* WHAT TO WORK ON:
Repeat all of the data precisely.

* DATA BLOCK:
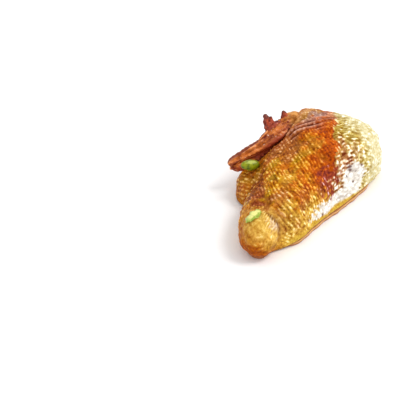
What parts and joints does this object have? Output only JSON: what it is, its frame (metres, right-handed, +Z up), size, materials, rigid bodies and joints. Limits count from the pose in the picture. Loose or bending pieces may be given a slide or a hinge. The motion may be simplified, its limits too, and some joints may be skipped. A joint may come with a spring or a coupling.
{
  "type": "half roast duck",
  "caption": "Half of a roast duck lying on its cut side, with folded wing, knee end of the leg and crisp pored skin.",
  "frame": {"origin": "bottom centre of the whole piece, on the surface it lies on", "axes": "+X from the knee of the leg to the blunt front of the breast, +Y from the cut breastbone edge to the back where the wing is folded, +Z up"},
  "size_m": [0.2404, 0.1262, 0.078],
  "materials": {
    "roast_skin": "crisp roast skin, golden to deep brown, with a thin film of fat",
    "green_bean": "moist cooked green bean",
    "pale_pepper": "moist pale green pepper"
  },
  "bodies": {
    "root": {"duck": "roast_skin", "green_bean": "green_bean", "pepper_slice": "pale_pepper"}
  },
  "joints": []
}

* WRITTEN RESPONSE:
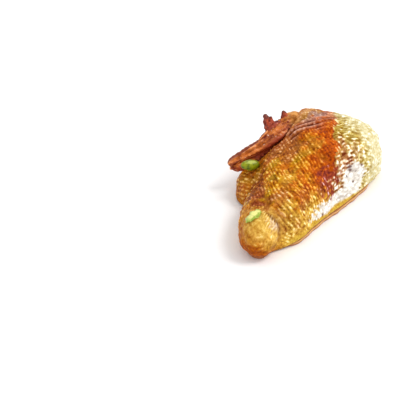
What parts and joints does this object have? Output only JSON: what it is, its frame (metres, right-handed, +Z up), size, materials, rigid bodies and joints. Limits count from the pose in the picture. Loose or bending pieces may be given a slide or a hinge. The motion may be simplified, its limits too, and some joints may be skipped. A joint may come with a spring or a coupling.
{
  "type": "half roast duck",
  "caption": "Half of a roast duck lying on its cut side, with folded wing, knee end of the leg and crisp pored skin.",
  "frame": {"origin": "bottom centre of the whole piece, on the surface it lies on", "axes": "+X from the knee of the leg to the blunt front of the breast, +Y from the cut breastbone edge to the back where the wing is folded, +Z up"},
  "size_m": [0.2404, 0.1262, 0.078],
  "materials": {
    "roast_skin": "crisp roast skin, golden to deep brown, with a thin film of fat",
    "green_bean": "moist cooked green bean",
    "pale_pepper": "moist pale green pepper"
  },
  "bodies": {
    "root": {"duck": "roast_skin", "green_bean": "green_bean", "pepper_slice": "pale_pepper"}
  },
  "joints": []
}